Susanne Bartsch suddenly bursts through the door. “The line is around the block,” she exclaims. “There’s people everywhere.” Bartsch shows off her flame-themed ensemble by The Blonds from all angles while calling for champagne. “I’m on fire,” she crows. Everybody hustles downstairs to the ballroom that is rapidly filling with bodies. 

Why do we call it nightlife? It’s the “life” that gets me. We don’t say “day life.” Because it’s what happens at night, perhaps, that gives us something different. A place and a space you can’t find anywhere else. Whether true life and love can be found on a dance floor is up to you, but house music will never stop trying to convince you it’s possible. 
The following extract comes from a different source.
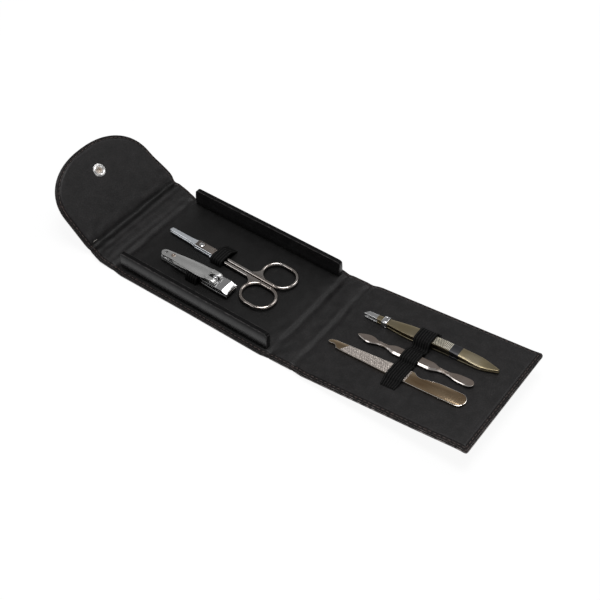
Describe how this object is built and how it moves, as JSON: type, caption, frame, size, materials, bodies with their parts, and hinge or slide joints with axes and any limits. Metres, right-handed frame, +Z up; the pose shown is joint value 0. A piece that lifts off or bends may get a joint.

In 2003, my favorite “going out” outfit was a pair of La Perla pajama pants, a string bikini top and a Polo baby blue cashmere cable knit, with either Topsiders or five-inch platform moon boots. The sweater obviously came off immediately. (I found similar pajama pants recently on eBay for about $230, listed under “Y2K,” so at least my memory is on there.) At Sony Hall, it’s like watching a time warp of nightlife through the decades, through eras. Performance art headdresses and bondage boots float through the crowd. A clutch of drag queens in front of me slap their fans hard enough to create their own weather system. Old school club kids mill about in the same oversize jeans and button-downs they wore in 1998. 

The lights drop. By the time Charvoni Woodson breaks into “Strike It Up,” the crowd is apoplectic and the floor is bouncing. Suzanne Bartsch screams into the microphone, “Who’s been on a dance floor with me?” 

I raise my hand. Because I have been, and this is my house.